Poétique de l’emploi


Certains livres sont de petits ovnis dans le champ de la littérature et Poétique de l’emploi en fait indéniablement partie. L’auteure nous y a souvent habitués, il est vrai. Mais sa langue sans concession et ses compositions proches du fragment ne s’étaient jamais d’aussi près approchées de la poésie. Ici, c’est chose faite – ce que le titre, évidemment, indique.

C’est pourtant un récit que Noémi Lefebvre a écrit. On y suit les pérégrinations d’une femme parlant avec un père imaginaire. Chacun s’apostrophe et se répond. Entre les deux, chacun vit sa vie ou cherche plutôt à la définir. Car comment vivons-nous, nous les humains que la narratrice appelle le peuple outang ?

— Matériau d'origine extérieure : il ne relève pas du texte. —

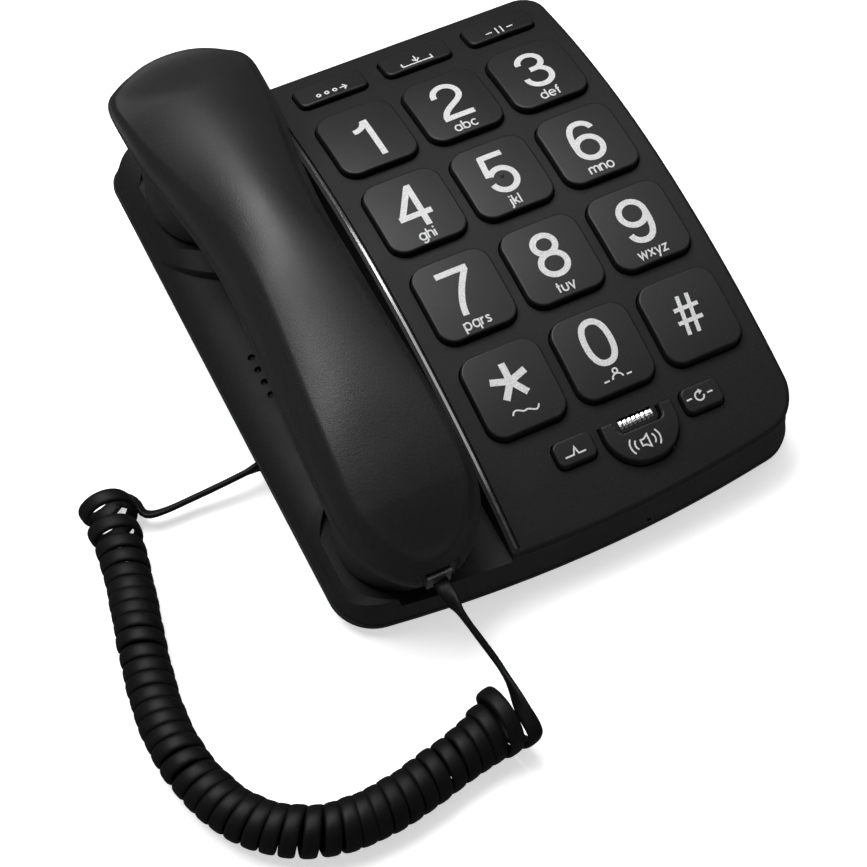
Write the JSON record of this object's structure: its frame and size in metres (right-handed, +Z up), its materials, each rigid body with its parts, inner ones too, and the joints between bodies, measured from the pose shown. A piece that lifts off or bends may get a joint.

Certains travaillent. Là encore, le titre nous mettait sur la voie : il est ici question de travail. Les uns gagnent leur vie en la perdant, c’est connu, allant chaque jour turbiner et vendre leur âme à on ne sait plus qui. Les autres se plaignent de ne pas travailler et font du surplace ou hantent les pôles qu’ont dit faits pour l’emploi en espérant revenir dans la course avec les premiers.

La narratrice se refuse aux deux options. Et elle dit pourquoi. Elle l’écrit. En dix leçons de poésie qui constituent dix pamphlets contre le peuple outang ou toute espèce d’autorité qui viendrait gacher ce que le monde peut avoir encore de poésie. Dix leçons aussi percutantes qu’une bonne manif anti-travail, auxquelles la narratrice se rend d’ailleurs.

Que l’on ne cherche toutefois pas trace de solution dans ce livre. Comme Nathalie Quintane dans Que faire des classes moyennes ?, c’est la littérature qui prime. L’ouvrage nous fait faire des traversées dans un territoire où la langue est l’élue première et fondamentale. L’unique vrai travail au fond.

Hélas, ce n’est pas ça qui paye. Le travail de la langue, autant le savoir, ne rapporte rien. C’est vrai, ce travail-là ne donne pas de quoi remplir un caddie de supermarché. Mais comme les caddies sont remplis de macabres produits, autant lire et s’en remettre à la littérature.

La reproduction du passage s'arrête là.